It's winter vacation for Pam and the kids, so we're trying to do a few fun things this week. Last night we took Anna out for sushi at Bryggen, an asian restaurant in Bakklandet upstairs from Den Gode Nabo. The ambience was fanstastic and we liked our waitress, but the food was not very good. They had excellent curry soup, but the miso tasted watery and burnt and the sushi rolls were wholly uninteresting. Maybe their other Asian dishes are good, but for the price, their Japanese food was not worth it.
We watched the Olympics with some friends last night. It's very fine to be an American living in Norway and watching the winter Olympics, as the U.S. and Norway both do very well. It's shocking that Norway is one of the top countries at these games. They have a population of 4.7 million, less than the city of Chicago, and yet are the very best country overall in these games.
A few days ago Norway became the first country to earn 100 gold medals and yesterday it became the first country to earn more than 300 medals overall. Tiny little Norway. Not bad.

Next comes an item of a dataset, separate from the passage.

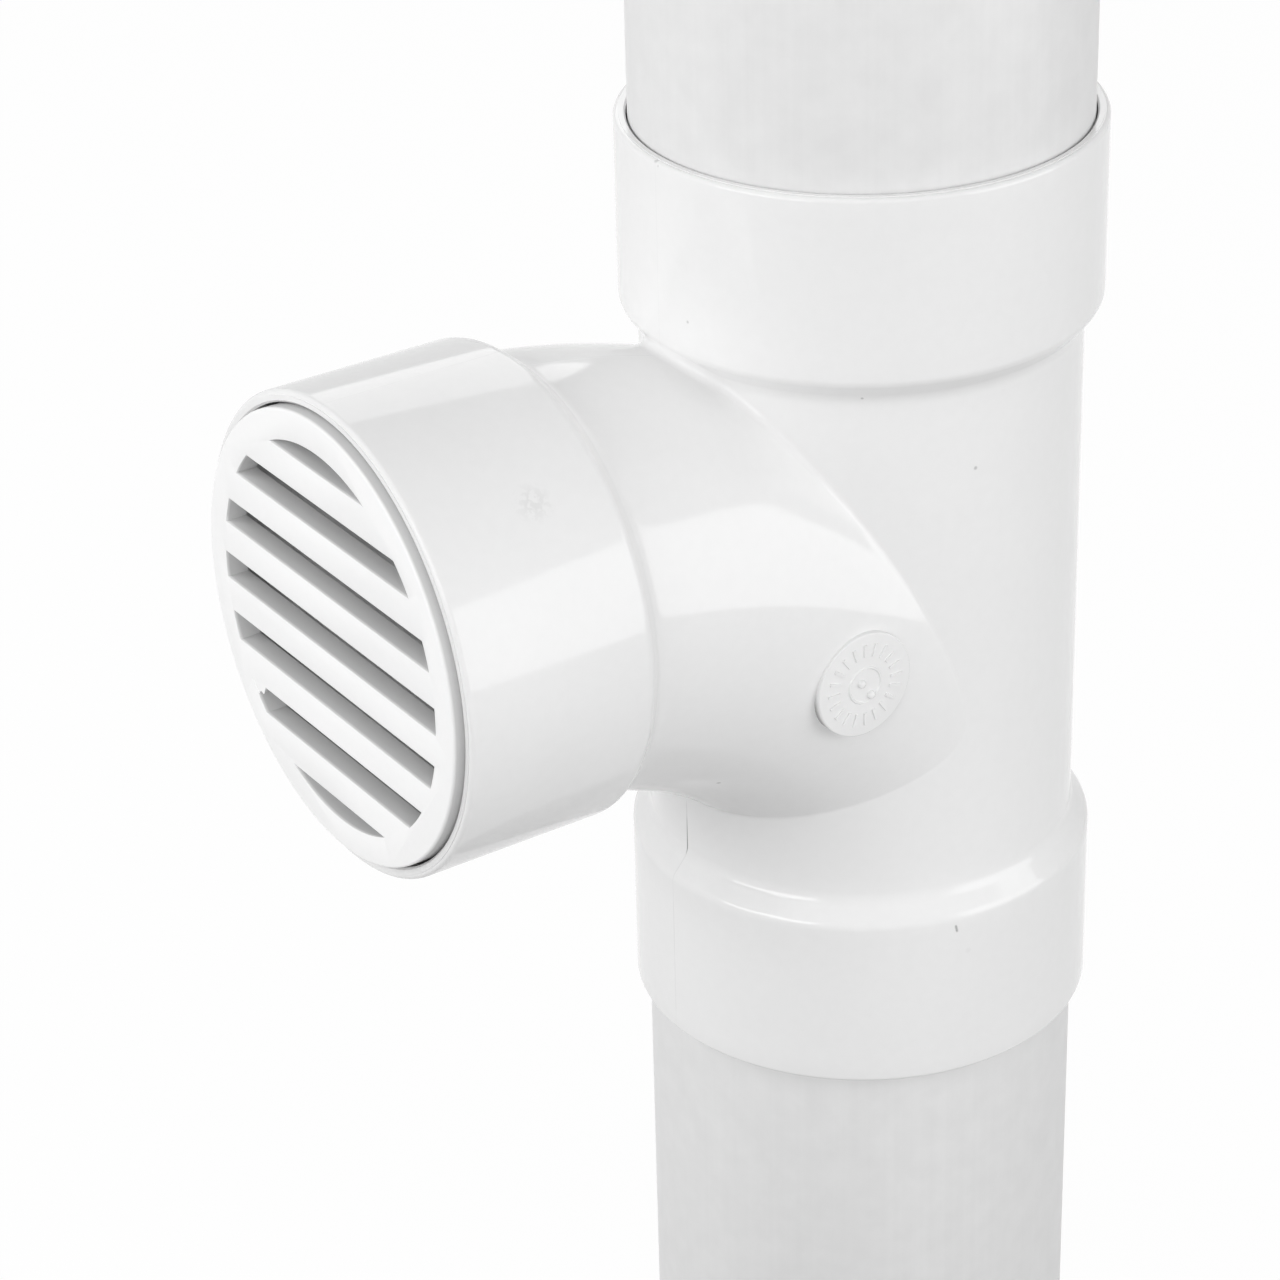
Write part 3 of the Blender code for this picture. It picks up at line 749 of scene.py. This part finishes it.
def pad_surface(nodes, place):
    """The pad's moulding, with painted shade in the corner under its lower half."""
    tone, gloss, height = moulded(nodes, place)
    out, _, up = nodes.add("ShaderNodeSeparateXYZ", {0: place}).outputs
    sizes = bpy.context.scene.tee_sizes
    face = TeeShape(sizes).branch_radius + sizes.pad_proud
    middle = BRANCH_Z - sizes.pad_drop
    # painted shade: the pad's side wall darkens towards its foot, most under its lower half
    pad_shade = nodes.times(nodes.ramp(out, face - PAD_SHADE_DEEP, face - PAD_SHADE_SHALLOW, PAD_SHADE_DARKNESS, 0.0),
                        nodes.ramp(up, middle - PAD_SHADE_LOW, middle + PAD_SHADE_HIGH, 1.0, 0.0))
    return nodes.darkened(tone, pad_shade), gloss, height


def pipe_surface(nodes, place):
    """Satin skin of a drawn pipe: fine lines along it and cloudy mottling."""
    stretch = (LINES_ACROSS, LINES_ACROSS, LINES_ALONG)
    drawn = nodes.add("ShaderNodeMapping", {"Vector": place, "Scale": stretch}).outputs[0]
    lines, cloud = nodes.noise(drawn, 1.0, 3.0), nodes.noise(place, CLOUD, 4.0)
    tone = nodes.plus(nodes.swing(lines, LINES_TONE, 0.999), nodes.swing(cloud, CLOUD_TONE))
    return tone, nodes.swing(lines, LINES_GLOSS, 0.005), nodes.times(lines, LINES_HEIGHT)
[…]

Wall Street Journal posted an article today, The Mystery of Norway, which wonders why people are dismissive of Norway's winter sports talents. One need only look at an article from last week's Wall Street Journal to get a taste of that, an article entitled: Not All Countries Rich and Snowbound. This article which seeks to diminish Norway's standing as best country in the Olympics because Norwegians are, among other things, healthy. They factored in such things as nutrition and the number of new cars per capita in order to declare that Italy is really the best country in the winter Olympics. What?